I have strong feelings regarding the appropriateness of celebrating the Confederacy itself, but curiously, that’s not what I’m posting to complain about.
Instead, it’s this interesting bit of mental gymnastics that caught my eye:
Yeah. See, Bob, there’s a problem with that right there. It’s redundant. All the sacrifices made by Confederate leaders, soldiers and citizens were made “during the period of the Civil War,” and for a pretty specific reason:
According to Mr. Lincoln’s theory, the existence of the Confederacy itself constituted an attempt to destroy the government of the United States, and caused a state of war to exist. Theoretically he could well have been wrong, but in practice, Mr. Lincoln’s idea was the one that counted. The moment the Confederacy started, the state of war started, although the shooting would wait for Sumter.
The Confederacy only existed during the war. It had no leaders, soldiers and citizens before the war; they were just Americans like those in the North. It had none after the war either – the war ended not with a peace treaty but with the official dissolution of the rebellion. The moment the Confederacy ceased to exist, the war ceased to exist (in theory…ignoring the messy reality of getting the word out and disarming the troops themselves). There were certainly sacrifices made by these people after the war, but they weren’t Confederates at the time.
I don’t think this is a simple semantic disagreement.
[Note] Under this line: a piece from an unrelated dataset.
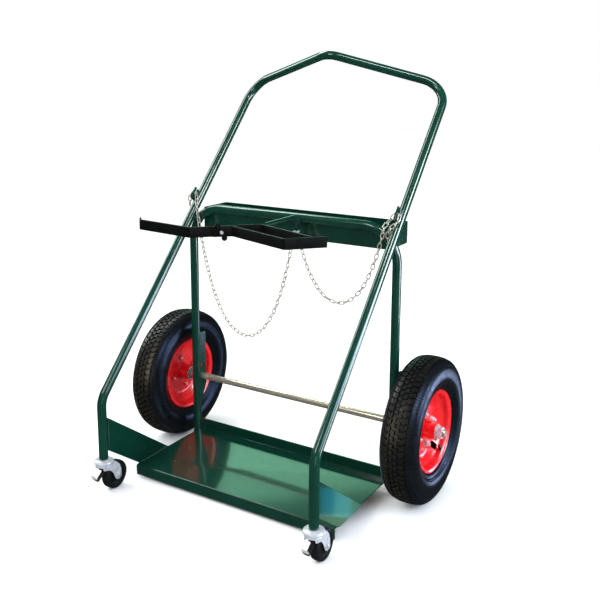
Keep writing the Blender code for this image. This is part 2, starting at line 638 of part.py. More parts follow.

I mean, I guess it could just be a thoughtless phrase, but it would vapidly stupid thing to say unless you’re trying to make a point, and I doubt he’d make such an important announcement without thinking about it in advance. I think the Governor, his speechwriters, and/or some pointy-hatted intellectuals somewhere are trying to imply something. Are they trying to suggest that there exists a “Confederacy” somewhere and, while it did some things during the war, it’s moved on to other things now? Like voting for Bob McDonnell?
If he just wanted to bring the word “war” into the conversation, why not say “sacrifices made by Virginians during the Civil War” and remind folks that everyone suffered?